By Mary Lan
International hit Avatar encouraged a whole new experience for moviegoers: a 3D option of “immersion” into a dreamlike reality.
Such a huge success of 3D graphics prompted eager followers. A slew of Real-D/3D/IMAX features consumed movie theaters, jumping from three wide-released movies in 2008 to at least three movies a month of this year. The plastic glasses sensation has invaded the nation—with side effects including a thirty percent color loss, fifty percent illumination loss, and a slight headache. How’s that for “immersion”?
Unlike the vividly designed Avatar (poster-child movie for the 3D campaign), recently featured films appear suspiciously to be a plot for easy money. Catering to the audience with an “innovation”, 3D movies finally resurfaced mainstream from a brief trend in the 1950’s. Is Hollywood ready for 3D now—with one success suggesting a new generation of film to make a revolutionary impact like sound or color?
Regrettably, this young 3D technology is falling flat because studios have just been exploiting the feature, not improving it. With popcorn and a drink, a 3D movie night totals up to about twenty bucks a person. 3D showings generally earn fourteen times more than 2D showings, and the effort required for the illusion is a real bargain. 3D effects can be added last in film production via an “illusion-of-depth conversion process”—a few effects blurring the screen here and there and viola! The movie is deemed 3D (Alice in Wonderland, Clash of the Titans).

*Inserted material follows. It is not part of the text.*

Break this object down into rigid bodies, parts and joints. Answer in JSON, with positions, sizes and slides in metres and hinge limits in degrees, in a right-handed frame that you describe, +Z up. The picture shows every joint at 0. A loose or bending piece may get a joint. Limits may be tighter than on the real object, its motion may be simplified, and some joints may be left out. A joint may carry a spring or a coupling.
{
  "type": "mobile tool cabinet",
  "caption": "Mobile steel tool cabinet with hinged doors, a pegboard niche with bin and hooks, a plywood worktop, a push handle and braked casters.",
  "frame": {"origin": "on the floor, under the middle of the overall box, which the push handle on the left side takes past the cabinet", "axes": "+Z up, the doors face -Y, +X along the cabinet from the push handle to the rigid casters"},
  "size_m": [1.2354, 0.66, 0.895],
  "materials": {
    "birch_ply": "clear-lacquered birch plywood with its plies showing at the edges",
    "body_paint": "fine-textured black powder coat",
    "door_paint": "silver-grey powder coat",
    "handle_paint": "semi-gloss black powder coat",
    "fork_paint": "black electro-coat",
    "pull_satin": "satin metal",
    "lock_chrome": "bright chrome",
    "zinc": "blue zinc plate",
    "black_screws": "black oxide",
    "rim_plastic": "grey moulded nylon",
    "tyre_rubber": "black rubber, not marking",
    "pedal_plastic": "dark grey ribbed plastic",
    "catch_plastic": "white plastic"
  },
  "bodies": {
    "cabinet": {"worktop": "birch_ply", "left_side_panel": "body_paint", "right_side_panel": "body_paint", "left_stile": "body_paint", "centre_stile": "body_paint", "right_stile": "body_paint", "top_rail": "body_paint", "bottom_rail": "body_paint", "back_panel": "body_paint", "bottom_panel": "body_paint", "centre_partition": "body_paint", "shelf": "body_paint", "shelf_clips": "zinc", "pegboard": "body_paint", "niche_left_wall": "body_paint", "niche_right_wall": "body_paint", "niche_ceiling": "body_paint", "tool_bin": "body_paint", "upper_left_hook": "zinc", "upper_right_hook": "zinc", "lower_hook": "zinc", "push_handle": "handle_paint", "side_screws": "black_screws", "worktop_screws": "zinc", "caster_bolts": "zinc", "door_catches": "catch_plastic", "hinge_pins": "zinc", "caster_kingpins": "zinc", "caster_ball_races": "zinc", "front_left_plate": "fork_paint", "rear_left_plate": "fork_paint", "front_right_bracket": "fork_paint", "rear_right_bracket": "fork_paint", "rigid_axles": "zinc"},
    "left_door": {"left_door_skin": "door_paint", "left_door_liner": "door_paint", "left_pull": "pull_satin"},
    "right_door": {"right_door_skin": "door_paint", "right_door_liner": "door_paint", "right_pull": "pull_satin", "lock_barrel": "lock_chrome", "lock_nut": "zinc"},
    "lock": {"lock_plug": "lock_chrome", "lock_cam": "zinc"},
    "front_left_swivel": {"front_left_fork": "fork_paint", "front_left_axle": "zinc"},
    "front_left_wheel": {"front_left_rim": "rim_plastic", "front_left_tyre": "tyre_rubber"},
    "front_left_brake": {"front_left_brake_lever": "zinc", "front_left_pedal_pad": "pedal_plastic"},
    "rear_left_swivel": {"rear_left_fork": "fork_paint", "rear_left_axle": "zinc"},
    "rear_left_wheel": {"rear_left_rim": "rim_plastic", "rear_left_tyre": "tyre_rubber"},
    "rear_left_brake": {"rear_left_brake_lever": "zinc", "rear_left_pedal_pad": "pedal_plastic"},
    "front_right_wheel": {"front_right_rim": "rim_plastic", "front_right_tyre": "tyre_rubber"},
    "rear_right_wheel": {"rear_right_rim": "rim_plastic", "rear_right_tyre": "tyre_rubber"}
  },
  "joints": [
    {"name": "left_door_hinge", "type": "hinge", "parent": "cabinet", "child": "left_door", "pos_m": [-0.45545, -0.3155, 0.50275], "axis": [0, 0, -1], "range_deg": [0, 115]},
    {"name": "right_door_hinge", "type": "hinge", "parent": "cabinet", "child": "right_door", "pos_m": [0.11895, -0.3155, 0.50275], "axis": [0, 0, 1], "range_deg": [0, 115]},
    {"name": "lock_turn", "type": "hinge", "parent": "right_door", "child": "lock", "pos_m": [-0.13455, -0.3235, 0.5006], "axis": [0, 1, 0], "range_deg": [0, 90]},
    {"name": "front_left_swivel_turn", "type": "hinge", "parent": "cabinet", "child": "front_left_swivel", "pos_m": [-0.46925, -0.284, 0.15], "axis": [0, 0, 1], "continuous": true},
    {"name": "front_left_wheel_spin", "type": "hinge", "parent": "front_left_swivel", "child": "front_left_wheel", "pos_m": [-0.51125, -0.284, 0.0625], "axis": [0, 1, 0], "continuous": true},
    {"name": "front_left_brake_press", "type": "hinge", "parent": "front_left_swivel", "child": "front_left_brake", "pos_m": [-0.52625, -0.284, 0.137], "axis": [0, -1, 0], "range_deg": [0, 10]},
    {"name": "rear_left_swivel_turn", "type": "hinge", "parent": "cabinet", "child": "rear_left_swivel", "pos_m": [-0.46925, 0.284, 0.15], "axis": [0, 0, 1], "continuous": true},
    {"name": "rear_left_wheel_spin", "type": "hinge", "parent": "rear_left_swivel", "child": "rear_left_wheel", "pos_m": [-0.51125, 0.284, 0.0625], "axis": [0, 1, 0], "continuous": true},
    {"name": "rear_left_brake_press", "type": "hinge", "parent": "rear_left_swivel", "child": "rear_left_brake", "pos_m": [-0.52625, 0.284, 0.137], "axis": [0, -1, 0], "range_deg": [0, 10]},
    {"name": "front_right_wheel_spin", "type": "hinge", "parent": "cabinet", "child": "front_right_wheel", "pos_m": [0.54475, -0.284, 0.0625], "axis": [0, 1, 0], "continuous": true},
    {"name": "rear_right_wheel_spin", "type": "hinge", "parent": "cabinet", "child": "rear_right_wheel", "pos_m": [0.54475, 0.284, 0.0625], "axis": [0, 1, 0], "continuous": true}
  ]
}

America is soon to tire of distractive “floating” and “jumping out” images (which are fine—in Disney theme park rides). If moviemakers and conglomerate studios want to ensure a future instead of a trend, they need to take 3D effects seriously and improve on the technology. What James Cameron envisioned as an element of cinematography is instead coming off as a moneymaking gimmick.
Judging from the season’s recent 3D disappointments (what’s with new titles like “Step Up 3D” being labeled 3D straight off?), this feature is not living up to what it could have become. Hollywood is taking a bad turn, churning out 3D movies packed with special effects (and lacking in pretty much everything else). Since Avatar, has there been a notably successful or memorable 3D movie? The latest must-see is Inception, of which the director flatly refused 3D. That’s because the movie didn’t need it.
To be honest, isn’t a 2D movie already in 3D as far as your mind is concerned? As critic Roger Ebert pointed out in Newsweek, “When you see Lawrence of Arabia growing from a speck as he rides toward you across the desert, are you thinking, “Look how slowly he grows against the horizon”?” Our minds already come with a free built-in perspective, so an artificial one distracts more than it offers.
How to decide which type of the same movie to see? Personally, I’d rather save the money and save the 3D for actual holograms in the future.